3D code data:
┌──
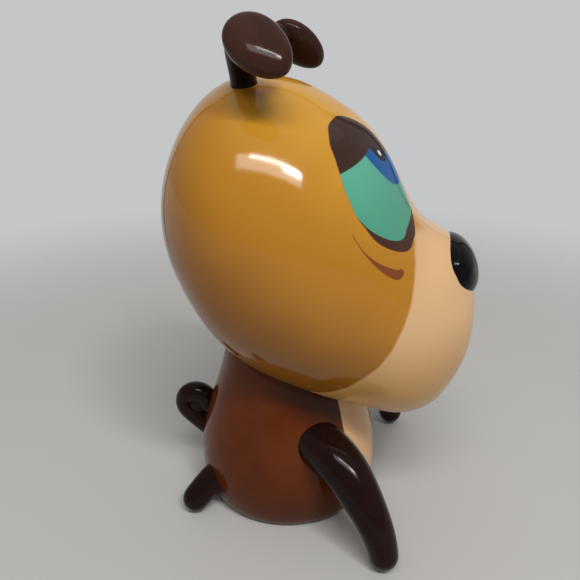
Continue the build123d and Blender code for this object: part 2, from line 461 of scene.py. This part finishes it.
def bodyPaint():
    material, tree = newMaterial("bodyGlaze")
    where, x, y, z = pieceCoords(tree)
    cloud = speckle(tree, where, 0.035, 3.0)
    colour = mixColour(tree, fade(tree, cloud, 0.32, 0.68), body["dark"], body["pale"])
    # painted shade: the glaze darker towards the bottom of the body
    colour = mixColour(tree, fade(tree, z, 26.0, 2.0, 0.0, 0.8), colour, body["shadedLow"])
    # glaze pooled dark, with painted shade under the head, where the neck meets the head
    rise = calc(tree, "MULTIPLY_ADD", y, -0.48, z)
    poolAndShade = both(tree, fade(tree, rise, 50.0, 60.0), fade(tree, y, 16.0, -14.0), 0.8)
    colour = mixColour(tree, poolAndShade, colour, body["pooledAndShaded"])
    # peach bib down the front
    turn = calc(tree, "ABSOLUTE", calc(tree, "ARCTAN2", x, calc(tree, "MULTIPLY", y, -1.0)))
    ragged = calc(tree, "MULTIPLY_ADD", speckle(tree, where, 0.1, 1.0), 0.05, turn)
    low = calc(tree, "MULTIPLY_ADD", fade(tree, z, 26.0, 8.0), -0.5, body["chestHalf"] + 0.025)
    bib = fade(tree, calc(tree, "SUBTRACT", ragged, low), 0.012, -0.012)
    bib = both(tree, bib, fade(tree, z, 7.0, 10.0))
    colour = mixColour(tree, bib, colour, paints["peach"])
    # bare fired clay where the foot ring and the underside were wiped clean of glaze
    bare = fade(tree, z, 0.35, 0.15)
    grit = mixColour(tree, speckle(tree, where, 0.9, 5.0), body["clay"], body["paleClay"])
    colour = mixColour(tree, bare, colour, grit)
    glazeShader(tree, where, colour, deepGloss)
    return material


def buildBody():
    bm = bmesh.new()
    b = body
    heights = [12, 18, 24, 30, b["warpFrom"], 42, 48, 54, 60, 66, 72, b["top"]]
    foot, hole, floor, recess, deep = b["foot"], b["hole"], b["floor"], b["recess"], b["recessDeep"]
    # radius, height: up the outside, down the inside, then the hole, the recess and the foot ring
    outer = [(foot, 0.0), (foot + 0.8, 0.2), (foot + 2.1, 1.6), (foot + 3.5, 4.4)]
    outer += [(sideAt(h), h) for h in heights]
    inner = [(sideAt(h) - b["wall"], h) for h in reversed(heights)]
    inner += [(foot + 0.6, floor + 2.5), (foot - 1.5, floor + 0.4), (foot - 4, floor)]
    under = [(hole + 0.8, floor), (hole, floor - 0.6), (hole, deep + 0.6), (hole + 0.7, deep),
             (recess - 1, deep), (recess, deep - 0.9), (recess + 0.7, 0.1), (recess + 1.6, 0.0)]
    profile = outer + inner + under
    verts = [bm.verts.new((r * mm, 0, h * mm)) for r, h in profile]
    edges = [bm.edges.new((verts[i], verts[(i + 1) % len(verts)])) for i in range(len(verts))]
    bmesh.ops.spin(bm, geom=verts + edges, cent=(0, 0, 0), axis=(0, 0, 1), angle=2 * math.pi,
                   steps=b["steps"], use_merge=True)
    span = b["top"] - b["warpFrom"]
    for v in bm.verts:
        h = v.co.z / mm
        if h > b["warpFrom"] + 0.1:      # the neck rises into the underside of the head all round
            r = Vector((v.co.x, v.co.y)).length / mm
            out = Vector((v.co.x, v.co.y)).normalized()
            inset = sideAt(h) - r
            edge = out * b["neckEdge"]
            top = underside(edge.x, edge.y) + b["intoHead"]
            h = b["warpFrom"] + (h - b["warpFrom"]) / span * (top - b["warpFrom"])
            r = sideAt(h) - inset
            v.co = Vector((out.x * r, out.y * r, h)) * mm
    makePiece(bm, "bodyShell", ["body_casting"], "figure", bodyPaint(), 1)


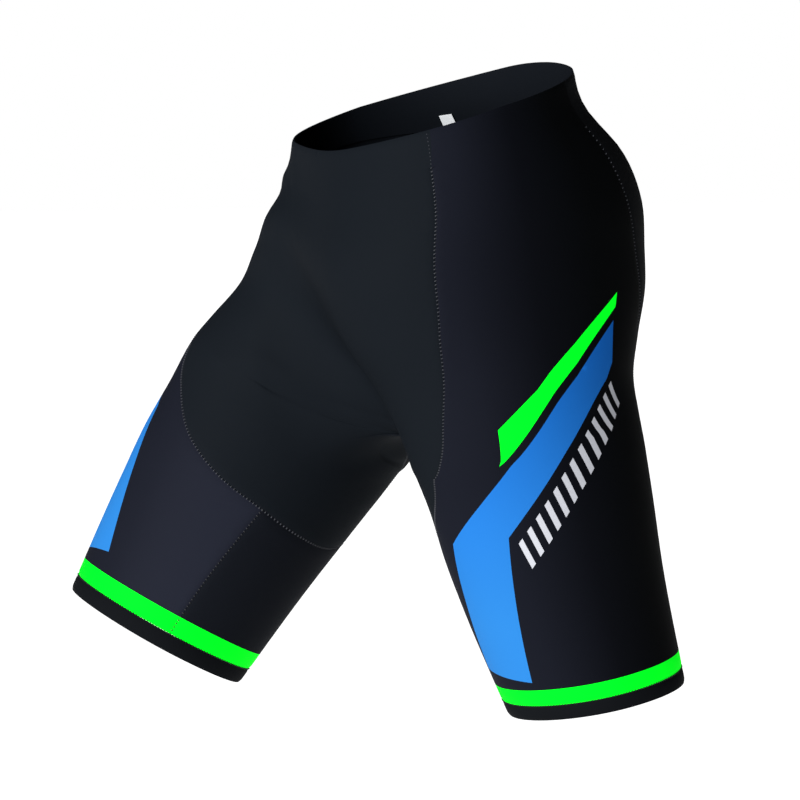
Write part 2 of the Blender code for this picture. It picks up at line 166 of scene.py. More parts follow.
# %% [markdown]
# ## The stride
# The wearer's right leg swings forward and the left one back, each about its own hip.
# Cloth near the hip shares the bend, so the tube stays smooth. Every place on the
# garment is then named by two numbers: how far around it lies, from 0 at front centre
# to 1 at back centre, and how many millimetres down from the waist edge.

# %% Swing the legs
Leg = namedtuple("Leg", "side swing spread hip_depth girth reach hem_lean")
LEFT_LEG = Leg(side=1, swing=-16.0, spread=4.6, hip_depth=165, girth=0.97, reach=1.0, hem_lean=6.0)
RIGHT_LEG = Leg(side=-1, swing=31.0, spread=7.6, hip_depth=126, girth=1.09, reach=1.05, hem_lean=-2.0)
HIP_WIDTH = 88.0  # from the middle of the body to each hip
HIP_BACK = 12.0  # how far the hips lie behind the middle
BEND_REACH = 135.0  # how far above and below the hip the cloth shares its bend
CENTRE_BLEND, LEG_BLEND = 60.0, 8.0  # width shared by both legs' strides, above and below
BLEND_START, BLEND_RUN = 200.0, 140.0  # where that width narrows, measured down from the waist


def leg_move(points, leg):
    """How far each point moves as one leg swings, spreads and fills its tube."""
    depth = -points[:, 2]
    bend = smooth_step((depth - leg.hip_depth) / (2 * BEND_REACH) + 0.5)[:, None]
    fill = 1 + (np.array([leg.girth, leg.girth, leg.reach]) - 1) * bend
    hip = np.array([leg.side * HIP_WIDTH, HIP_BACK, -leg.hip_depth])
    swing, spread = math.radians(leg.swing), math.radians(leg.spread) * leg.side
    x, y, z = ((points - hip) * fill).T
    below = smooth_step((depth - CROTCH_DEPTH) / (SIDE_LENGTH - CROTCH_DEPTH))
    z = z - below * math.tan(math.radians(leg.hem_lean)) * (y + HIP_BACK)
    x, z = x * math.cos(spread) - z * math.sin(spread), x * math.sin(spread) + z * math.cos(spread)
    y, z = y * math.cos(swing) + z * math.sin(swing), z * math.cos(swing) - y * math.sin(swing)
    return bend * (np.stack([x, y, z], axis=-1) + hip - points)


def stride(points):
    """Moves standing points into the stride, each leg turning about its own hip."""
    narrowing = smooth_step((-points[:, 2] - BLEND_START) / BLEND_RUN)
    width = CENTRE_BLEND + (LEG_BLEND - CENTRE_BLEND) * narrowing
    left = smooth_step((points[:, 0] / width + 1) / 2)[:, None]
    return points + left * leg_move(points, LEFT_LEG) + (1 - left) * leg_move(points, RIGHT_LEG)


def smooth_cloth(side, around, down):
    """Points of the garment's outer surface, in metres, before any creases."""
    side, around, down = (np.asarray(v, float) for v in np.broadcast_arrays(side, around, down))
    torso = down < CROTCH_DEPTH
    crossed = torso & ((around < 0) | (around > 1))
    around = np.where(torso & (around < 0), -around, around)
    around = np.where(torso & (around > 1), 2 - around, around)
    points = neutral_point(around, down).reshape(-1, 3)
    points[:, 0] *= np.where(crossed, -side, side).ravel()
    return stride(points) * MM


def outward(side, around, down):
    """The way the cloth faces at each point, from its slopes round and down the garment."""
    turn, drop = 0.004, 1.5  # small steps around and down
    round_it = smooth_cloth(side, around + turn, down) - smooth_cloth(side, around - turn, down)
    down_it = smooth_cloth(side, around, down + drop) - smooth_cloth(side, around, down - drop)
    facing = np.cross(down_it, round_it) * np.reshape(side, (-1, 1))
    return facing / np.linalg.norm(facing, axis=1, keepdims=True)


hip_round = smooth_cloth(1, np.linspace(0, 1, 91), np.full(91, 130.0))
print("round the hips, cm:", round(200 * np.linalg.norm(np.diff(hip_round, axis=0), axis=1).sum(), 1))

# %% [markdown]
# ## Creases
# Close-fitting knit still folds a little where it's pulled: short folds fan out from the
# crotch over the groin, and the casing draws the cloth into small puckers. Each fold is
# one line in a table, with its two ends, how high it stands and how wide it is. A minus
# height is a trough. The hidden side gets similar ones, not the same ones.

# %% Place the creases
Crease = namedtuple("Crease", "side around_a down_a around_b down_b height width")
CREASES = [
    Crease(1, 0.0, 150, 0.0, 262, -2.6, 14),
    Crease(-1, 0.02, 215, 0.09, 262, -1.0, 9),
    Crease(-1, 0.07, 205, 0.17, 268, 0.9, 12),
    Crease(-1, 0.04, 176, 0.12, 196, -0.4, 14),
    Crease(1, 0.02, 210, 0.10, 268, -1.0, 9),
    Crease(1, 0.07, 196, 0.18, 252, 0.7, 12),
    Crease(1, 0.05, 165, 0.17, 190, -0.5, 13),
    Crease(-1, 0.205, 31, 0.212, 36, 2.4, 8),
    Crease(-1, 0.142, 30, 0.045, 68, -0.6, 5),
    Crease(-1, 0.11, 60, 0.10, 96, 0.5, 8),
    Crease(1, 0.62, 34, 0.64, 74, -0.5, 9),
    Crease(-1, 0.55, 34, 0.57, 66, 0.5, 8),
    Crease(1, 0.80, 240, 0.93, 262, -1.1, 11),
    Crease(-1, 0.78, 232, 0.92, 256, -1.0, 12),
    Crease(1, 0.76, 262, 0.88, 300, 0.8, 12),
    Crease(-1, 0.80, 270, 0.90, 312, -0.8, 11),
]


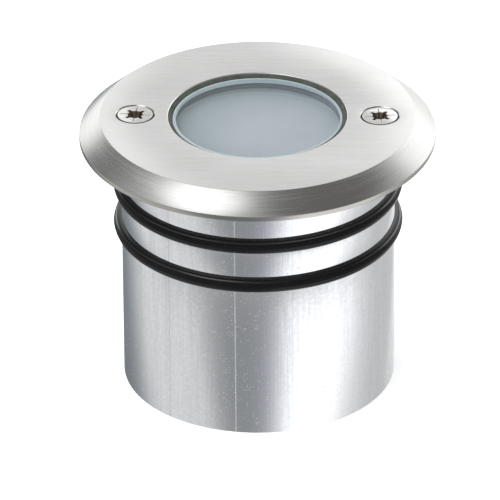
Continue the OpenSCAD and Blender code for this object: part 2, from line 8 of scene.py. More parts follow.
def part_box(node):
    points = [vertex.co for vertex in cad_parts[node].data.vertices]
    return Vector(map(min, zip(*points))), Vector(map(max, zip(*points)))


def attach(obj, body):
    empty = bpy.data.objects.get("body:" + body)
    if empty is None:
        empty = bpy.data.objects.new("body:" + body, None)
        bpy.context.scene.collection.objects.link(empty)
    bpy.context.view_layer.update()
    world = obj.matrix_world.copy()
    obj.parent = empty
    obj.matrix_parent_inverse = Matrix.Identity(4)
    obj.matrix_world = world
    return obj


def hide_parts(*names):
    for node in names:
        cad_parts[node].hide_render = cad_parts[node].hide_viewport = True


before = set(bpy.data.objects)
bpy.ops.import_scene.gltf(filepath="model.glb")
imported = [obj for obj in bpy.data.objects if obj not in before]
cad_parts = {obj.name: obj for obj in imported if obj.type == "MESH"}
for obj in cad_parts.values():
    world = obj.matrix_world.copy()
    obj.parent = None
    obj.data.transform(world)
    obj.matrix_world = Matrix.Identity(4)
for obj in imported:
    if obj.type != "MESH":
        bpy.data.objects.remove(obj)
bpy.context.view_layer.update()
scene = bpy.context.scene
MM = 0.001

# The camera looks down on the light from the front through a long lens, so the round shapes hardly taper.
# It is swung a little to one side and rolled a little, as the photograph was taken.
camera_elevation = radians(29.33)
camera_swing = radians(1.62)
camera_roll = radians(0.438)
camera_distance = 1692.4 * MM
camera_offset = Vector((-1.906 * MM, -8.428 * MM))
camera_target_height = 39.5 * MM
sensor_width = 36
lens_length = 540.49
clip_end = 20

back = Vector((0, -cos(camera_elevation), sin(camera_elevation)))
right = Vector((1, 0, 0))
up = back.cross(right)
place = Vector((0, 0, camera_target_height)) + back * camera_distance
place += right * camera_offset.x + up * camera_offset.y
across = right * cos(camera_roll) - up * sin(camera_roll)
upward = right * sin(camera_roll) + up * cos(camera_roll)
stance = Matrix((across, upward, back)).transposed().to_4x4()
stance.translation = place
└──
_WRITTEN TASK_.
Stopping at the line containing "return material", please repeat exactly every line from the very start of the entries, that line included, and nothing more.

_FULL RESPONSE_.
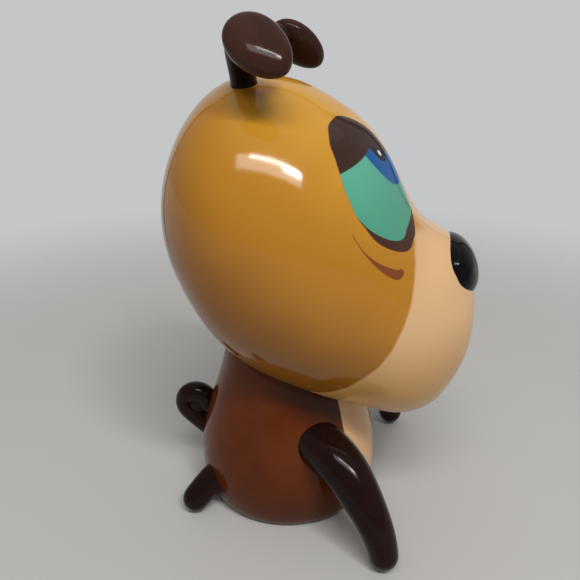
Continue the build123d and Blender code for this object: part 2, from line 461 of scene.py. This part finishes it.
def bodyPaint():
    material, tree = newMaterial("bodyGlaze")
    where, x, y, z = pieceCoords(tree)
    cloud = speckle(tree, where, 0.035, 3.0)
    colour = mixColour(tree, fade(tree, cloud, 0.32, 0.68), body["dark"], body["pale"])
    # painted shade: the glaze darker towards the bottom of the body
    colour = mixColour(tree, fade(tree, z, 26.0, 2.0, 0.0, 0.8), colour, body["shadedLow"])
    # glaze pooled dark, with painted shade under the head, where the neck meets the head
    rise = calc(tree, "MULTIPLY_ADD", y, -0.48, z)
    poolAndShade = both(tree, fade(tree, rise, 50.0, 60.0), fade(tree, y, 16.0, -14.0), 0.8)
    colour = mixColour(tree, poolAndShade, colour, body["pooledAndShaded"])
    # peach bib down the front
    turn = calc(tree, "ABSOLUTE", calc(tree, "ARCTAN2", x, calc(tree, "MULTIPLY", y, -1.0)))
    ragged = calc(tree, "MULTIPLY_ADD", speckle(tree, where, 0.1, 1.0), 0.05, turn)
    low = calc(tree, "MULTIPLY_ADD", fade(tree, z, 26.0, 8.0), -0.5, body["chestHalf"] + 0.025)
    bib = fade(tree, calc(tree, "SUBTRACT", ragged, low), 0.012, -0.012)
    bib = both(tree, bib, fade(tree, z, 7.0, 10.0))
    colour = mixColour(tree, bib, colour, paints["peach"])
    # bare fired clay where the foot ring and the underside were wiped clean of glaze
    bare = fade(tree, z, 0.35, 0.15)
    grit = mixColour(tree, speckle(tree, where, 0.9, 5.0), body["clay"], body["paleClay"])
    colour = mixColour(tree, bare, colour, grit)
    glazeShader(tree, where, colour, deepGloss)
    return material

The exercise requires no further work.